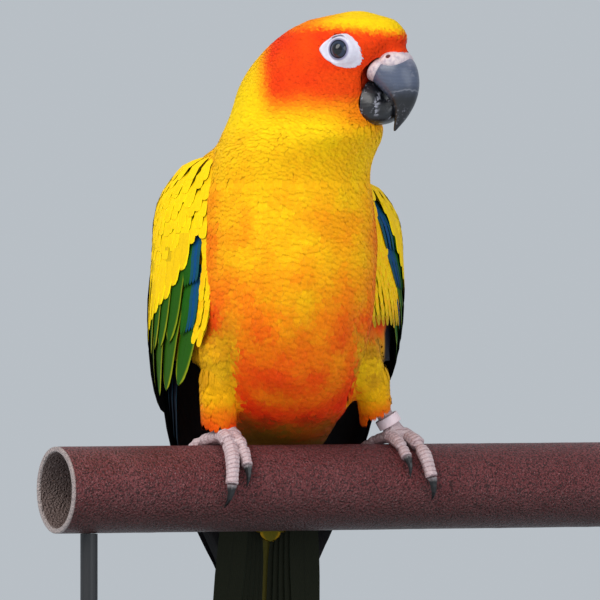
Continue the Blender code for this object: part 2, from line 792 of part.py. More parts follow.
def leg_blockers():
    """What the body, wings and tail stay clear of: the pipe, the shanks and the feet, each with its gap."""
    scene = bpy.context.scene.collection
    blockers = [pipe_cutter(scene)]
    for side_name in ("left", "right"):
        blockers.append(add_object("shank", tarsus_shape(side_name, GAP), scene))
        blockers.append(add_object("sole", sole_shape(side_name, FOOT_CLEARANCE), scene))
    return blockers


def make_leg(side_name, parts, materials, blockers):
    scene = bpy.context.scene.collection
    thigh = add_object("thigh_" + side_name, thigh_shape(side_name), parts, None, materials["plumage_orange"])
    combine(thigh, blockers(), "DIFFERENCE")
    combine(thigh, [add_object("shank", tarsus_shape(side_name, GAP), scene)], "DIFFERENCE")
    foot = add_object("foot_" + side_name, tarsus_shape(side_name), parts, None, materials["foot"])
    pieces = [add_object("sole", press_on_pipe(sole_shape(side_name)), scene)]
    for number, toe in enumerate(TOES[side_name], 1):
        toe_shape, claw_shape = toe_shapes(toe)
        pieces.append(add_object("toe", toe_shape, scene))
        add_object(f"claw_{side_name}_{number}", claw_shape, parts, None, materials["claw"])
    combine(foot, pieces, "UNION", "MANIFOLD")


def make_band(parts, materials):
    """A plain ring on the left leg, tilted as it hangs on the foot."""
    ankle = leg_points("left")[2]
    foot_top = grip_point(FOOT_X["left"], 0.0, PIPE_RADIUS + FOOT_RISE)
    middle = ankle.lerp(foot_top, BAND_DOWN)
    axis = (ankle - foot_top).normalized()
    profile = (
        (BAND_INNER, -BAND_HEIGHT / 2),
        (BAND_OUTER, -BAND_HEIGHT / 2),
        (BAND_OUTER, BAND_HEIGHT / 2),
        (BAND_INNER, BAND_HEIGHT / 2),
    )
    shape = bmesh.new()
    turn = axis.to_track_quat("Z", "Y").to_matrix().to_4x4()
    place = Matrix.Translation(middle) @ turn
    segments = 32
    rows = []
    for k in range(segments):
        around = 2.0 * math.pi * k / segments
        out = Vector((math.cos(around), math.sin(around), 0.0))
        rows.append([shape.verts.new(place @ (out * r + Vector((0.0, 0.0, z)))) for r, z in profile])
    for k in range(segments):
        low = rows[k]
        high = rows[(k + 1) % segments]
        for j in range(4):
            after = (j + 1) % 4
            shape.faces.new((low[j], low[after], high[after], high[j]))
    bmesh.ops.recalc_face_normals(shape, faces=shape.faces)
    return add_object("leg_band", shape, parts, None, materials["band"])


# Perch and stand


def pipe_cylinder(radius, length):
    shape = bmesh.new()
    bmesh.ops.create_cone(
        shape, cap_ends=True, segments=PIPE_SIDES, radius1=radius, radius2=radius, depth=length
    )
    place = Matrix.Translation((0.0, 0.0, PIPE_AXIS_Z)) @ Matrix.Rotation(math.radians(90.0), 4, "Y")
    bmesh.ops.transform(shape, matrix=place, verts=shape.verts)
    return shape


def pipe_cutter(collection):
    return add_object("pipe_cutter", pipe_cylinder(PIPE_RADIUS + GAP, PIPE_LENGTH), collection)


def make_perch(parts, materials):
    scene = bpy.context.scene.collection
    perch = add_object("perch", pipe_cylinder(PIPE_RADIUS, PIPE_LENGTH), parts, None, materials["pipe"])
    bore = add_object("bore", pipe_cylinder(PIPE_RADIUS - PIPE_WALL, PIPE_LENGTH + 10.0 * MM), scene)
    combine(perch, [bore], "DIFFERENCE")


def make_stand(parts, materials):
    scene = bpy.context.scene.collection
    shape = bmesh.new()
    bmesh.ops.create_cube(shape, size=1.0)
    place = Matrix.Translation((0.0, 0.0, BASE_SIZE[2] / 2)) @ Matrix.Diagonal((*BASE_SIZE, 1.0))
    bmesh.ops.transform(shape, matrix=place, verts=shape.verts)
    base = add_object("stand_base", shape, parts, None, materials["stand"])
    bevel = base.modifiers.new("edges", "BEVEL")
    bevel.width = BASE_BEVEL
    bevel.segments = 2
    bake(base)
    bottom = BASE_SIZE[2] + GAP
    for name, x in (("stand_rod_left", -ROD_X), ("stand_rod_right", ROD_X)):
        shape = bmesh.new()
        height = PIPE_AXIS_Z - bottom
        bmesh.ops.create_cone(
            shape, cap_ends=True, segments=ROD_SIDES, radius1=ROD_RADIUS, radius2=ROD_RADIUS, depth=height
        )
        bmesh.ops.translate(shape, vec=(x, 0.0, bottom + height / 2), verts=shape.verts)
        rod = add_object(name, shape, parts, None, materials["stand"])
        combine(rod, [pipe_cutter(scene)], "DIFFERENCE")


def main():
    clear_scene()
    parts = bpy.data.collections.new("sun_conure")
    scene = bpy.context.scene.collection
    scene.children.link(parts)
    materials = {name: make_material(name) for name in MATERIALS}
    bird = bpy.data.objects.new("bird", None)
    bird.location = (BIRD_X, 0.0, PERCH_TOP)
    bird.rotation_euler = (0.0, 0.0, BIRD_TURN)
    parts.objects.link(bird)
    bpy.context.view_layer.update()

    def body_blocker():
        return add_object("body", body_length(TAIL_CUT - 0.3, 130.0, TRUNK_STEP, 0.3), scene, bird)

    def wing_blockers():
        thighs = [add_object("thigh", thigh_shape(side, GAP), scene) for side in ("left", "right")]
        return [body_blocker(), *thighs, *leg_blockers()]

    make_head(parts, bird, materials)
    make_eyes(parts, bird, materials)
    make_bill(parts, bird, materials)
    for side_name in ("left", "right"):
        make_wing(side_name, parts, bird, materials, wing_blockers)
        make_leg(side_name, parts, materials, lambda: [body_blocker(), pipe_cutter(scene)])
    make_tail(parts, bird, materials, lambda: [body_blocker(), pipe_cutter(scene)])
    make_band(parts, materials)
    make_perch(parts, materials)
    make_stand(parts, materials)


main()
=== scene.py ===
"""The looks of a life-size sun conure on a cut length of painted pipe, held up by a plain display stand.

Places on the bird are in millimetres in the bird's own frame: its origin is on top of the pipe between the
feet, +X is the bird's left, +Y its back and +Z up. The head has an axis of its own, which leaves the neck's
pivot at the head's turn. Every finished mesh is in metres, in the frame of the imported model.
"""

import sys

import json
import math

import bmesh
import bpy
import numpy as np
from mathutils import Matrix, Vector
from mathutils.bvhtree import BVHTree
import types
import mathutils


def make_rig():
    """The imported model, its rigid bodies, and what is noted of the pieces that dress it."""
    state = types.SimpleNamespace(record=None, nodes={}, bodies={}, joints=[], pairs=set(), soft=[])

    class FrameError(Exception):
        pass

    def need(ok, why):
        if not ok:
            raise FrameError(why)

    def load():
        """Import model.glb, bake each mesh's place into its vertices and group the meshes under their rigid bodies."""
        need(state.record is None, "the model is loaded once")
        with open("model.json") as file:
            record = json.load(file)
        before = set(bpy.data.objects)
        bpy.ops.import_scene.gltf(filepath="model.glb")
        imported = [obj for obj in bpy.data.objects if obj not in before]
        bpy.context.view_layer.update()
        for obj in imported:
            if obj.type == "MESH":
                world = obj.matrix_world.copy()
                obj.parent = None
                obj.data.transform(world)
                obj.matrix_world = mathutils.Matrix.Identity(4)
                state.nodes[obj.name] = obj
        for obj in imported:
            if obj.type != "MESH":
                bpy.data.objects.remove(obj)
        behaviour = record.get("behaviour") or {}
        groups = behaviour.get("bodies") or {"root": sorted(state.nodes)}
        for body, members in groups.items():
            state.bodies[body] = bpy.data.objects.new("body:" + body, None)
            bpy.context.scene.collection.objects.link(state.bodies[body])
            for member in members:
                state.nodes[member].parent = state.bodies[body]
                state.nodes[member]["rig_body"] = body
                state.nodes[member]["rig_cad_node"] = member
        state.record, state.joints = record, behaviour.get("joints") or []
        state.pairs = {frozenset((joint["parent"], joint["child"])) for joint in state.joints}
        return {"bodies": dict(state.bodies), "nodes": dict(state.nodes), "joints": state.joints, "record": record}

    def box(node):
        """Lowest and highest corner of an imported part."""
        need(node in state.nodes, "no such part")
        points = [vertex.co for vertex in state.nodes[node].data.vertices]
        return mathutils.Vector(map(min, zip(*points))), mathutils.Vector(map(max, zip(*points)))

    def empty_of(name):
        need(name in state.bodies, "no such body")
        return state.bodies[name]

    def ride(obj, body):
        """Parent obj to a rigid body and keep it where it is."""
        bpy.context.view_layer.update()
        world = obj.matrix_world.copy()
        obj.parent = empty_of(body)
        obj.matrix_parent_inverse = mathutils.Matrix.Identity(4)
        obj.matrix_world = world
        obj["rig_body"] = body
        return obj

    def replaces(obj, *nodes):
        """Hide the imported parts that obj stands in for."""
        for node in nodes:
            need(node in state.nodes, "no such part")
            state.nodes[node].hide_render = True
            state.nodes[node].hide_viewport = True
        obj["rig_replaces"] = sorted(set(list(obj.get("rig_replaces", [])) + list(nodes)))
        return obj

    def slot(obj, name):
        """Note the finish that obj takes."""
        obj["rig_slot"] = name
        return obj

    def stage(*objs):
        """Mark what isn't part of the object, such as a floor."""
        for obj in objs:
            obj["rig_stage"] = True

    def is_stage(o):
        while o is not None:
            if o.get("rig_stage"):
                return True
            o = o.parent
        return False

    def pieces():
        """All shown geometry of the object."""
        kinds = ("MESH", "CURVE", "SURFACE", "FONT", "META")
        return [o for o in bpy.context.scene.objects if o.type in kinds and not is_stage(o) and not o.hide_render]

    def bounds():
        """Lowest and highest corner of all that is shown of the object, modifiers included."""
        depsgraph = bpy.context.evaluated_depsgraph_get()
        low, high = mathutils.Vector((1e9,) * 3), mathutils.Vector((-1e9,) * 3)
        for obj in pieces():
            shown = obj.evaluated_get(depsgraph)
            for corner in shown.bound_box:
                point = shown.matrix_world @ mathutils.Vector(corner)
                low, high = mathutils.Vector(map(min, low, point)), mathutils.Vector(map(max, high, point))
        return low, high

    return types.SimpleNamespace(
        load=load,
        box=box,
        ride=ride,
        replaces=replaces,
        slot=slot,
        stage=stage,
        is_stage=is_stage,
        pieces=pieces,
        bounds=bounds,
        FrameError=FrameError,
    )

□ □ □

• **OBJECTIVE**
Retype only this portion of the data above: the line containing "make_head(parts, bird, materials)", the line containing "import types", and all lines between them, exactly.

• **SOLUTION**
    make_head(parts, bird, materials)
    make_eyes(parts, bird, materials)
    make_bill(parts, bird, materials)
    for side_name in ("left", "right"):
        make_wing(side_name, parts, bird, materials, wing_blockers)
        make_leg(side_name, parts, materials, lambda: [body_blocker(), pipe_cutter(scene)])
    make_tail(parts, bird, materials, lambda: [body_blocker(), pipe_cutter(scene)])
    make_band(parts, materials)
    make_perch(parts, materials)
    make_stand(parts, materials)


main()
=== scene.py ===
"""The looks of a life-size sun conure on a cut length of painted pipe, held up by a plain display stand.

Places on the bird are in millimetres in the bird's own frame: its origin is on top of the pipe between the
feet, +X is the bird's left, +Y its back and +Z up. The head has an axis of its own, which leaves the neck's
pivot at the head's turn. Every finished mesh is in metres, in the frame of the imported model.
"""

import sys

import json
import math

import bmesh
import bpy
import numpy as np
from mathutils import Matrix, Vector
from mathutils.bvhtree import BVHTree
import types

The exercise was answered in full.